EXCERPTED DATA –
——

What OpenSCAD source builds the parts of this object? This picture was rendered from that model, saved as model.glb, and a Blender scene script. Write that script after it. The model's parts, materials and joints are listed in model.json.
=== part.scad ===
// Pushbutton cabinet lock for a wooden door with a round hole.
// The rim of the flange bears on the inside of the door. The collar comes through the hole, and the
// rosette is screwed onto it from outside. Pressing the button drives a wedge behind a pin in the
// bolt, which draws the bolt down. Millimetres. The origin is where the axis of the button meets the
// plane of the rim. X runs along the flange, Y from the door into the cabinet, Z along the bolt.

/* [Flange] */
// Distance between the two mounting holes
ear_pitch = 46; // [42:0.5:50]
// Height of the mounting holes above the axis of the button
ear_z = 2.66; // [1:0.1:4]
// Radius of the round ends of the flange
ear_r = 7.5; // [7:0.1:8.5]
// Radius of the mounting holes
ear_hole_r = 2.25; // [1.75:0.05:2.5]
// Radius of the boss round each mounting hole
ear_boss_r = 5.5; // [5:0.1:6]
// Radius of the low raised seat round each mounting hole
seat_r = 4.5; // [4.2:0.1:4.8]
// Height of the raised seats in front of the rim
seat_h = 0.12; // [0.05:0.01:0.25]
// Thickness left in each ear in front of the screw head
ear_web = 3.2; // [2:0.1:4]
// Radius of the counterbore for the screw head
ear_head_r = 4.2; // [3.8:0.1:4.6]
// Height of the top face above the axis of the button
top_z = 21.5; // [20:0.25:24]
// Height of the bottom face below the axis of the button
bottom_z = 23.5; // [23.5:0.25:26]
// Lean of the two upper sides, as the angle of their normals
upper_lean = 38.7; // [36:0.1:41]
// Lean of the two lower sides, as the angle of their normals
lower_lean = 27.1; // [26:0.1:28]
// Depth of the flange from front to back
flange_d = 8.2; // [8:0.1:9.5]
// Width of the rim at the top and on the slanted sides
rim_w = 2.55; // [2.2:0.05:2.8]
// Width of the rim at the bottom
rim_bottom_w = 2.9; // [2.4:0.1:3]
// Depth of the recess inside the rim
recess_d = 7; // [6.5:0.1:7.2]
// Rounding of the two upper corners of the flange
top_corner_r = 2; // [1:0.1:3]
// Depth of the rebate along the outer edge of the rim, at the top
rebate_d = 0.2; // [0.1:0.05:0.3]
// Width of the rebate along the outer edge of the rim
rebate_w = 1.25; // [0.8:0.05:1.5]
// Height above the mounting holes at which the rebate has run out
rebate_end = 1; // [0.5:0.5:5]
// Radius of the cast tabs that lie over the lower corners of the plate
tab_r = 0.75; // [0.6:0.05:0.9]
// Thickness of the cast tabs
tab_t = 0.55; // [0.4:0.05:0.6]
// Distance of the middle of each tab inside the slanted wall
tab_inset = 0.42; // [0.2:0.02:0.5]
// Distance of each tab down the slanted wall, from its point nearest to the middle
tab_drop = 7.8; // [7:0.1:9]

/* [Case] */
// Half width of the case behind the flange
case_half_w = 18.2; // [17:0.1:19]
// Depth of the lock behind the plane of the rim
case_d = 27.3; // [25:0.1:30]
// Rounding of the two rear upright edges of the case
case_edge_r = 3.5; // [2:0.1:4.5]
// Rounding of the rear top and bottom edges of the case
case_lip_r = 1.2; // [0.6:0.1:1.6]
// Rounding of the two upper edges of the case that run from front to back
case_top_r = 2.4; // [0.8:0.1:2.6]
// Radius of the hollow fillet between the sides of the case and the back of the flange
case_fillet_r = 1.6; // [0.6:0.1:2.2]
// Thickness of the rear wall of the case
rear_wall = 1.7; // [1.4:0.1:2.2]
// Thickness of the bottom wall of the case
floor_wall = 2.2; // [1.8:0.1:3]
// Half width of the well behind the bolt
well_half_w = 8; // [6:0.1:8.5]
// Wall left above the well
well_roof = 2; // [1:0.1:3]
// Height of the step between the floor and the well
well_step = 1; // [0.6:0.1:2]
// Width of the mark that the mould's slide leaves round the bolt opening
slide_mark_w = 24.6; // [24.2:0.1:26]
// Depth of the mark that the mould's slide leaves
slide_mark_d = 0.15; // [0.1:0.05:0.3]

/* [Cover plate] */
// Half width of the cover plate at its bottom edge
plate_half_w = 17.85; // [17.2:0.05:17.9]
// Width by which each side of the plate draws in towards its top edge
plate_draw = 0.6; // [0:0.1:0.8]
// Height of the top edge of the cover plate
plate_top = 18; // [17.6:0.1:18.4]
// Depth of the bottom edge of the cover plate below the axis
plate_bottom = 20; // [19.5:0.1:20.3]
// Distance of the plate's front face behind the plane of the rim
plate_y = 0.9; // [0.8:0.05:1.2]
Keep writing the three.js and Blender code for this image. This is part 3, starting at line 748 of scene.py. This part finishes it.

——

AIM –
Lines from the beginning of the data above through the line containing "along the bolt." are to be returned exactly, and no others.

REPLY TO THE EXERCISE –
What OpenSCAD source builds the parts of this object? This picture was rendered from that model, saved as model.glb, and a Blender scene script. Write that script after it. The model's parts, materials and joints are listed in model.json.
=== part.scad ===
// Pushbutton cabinet lock for a wooden door with a round hole.
// The rim of the flange bears on the inside of the door. The collar comes through the hole, and the
// rosette is screwed onto it from outside. Pressing the button drives a wedge behind a pin in the
// bolt, which draws the bolt down. Millimetres. The origin is where the axis of the button meets the
// plane of the rim. X runs along the flange, Y from the door into the cabinet, Z along the bolt.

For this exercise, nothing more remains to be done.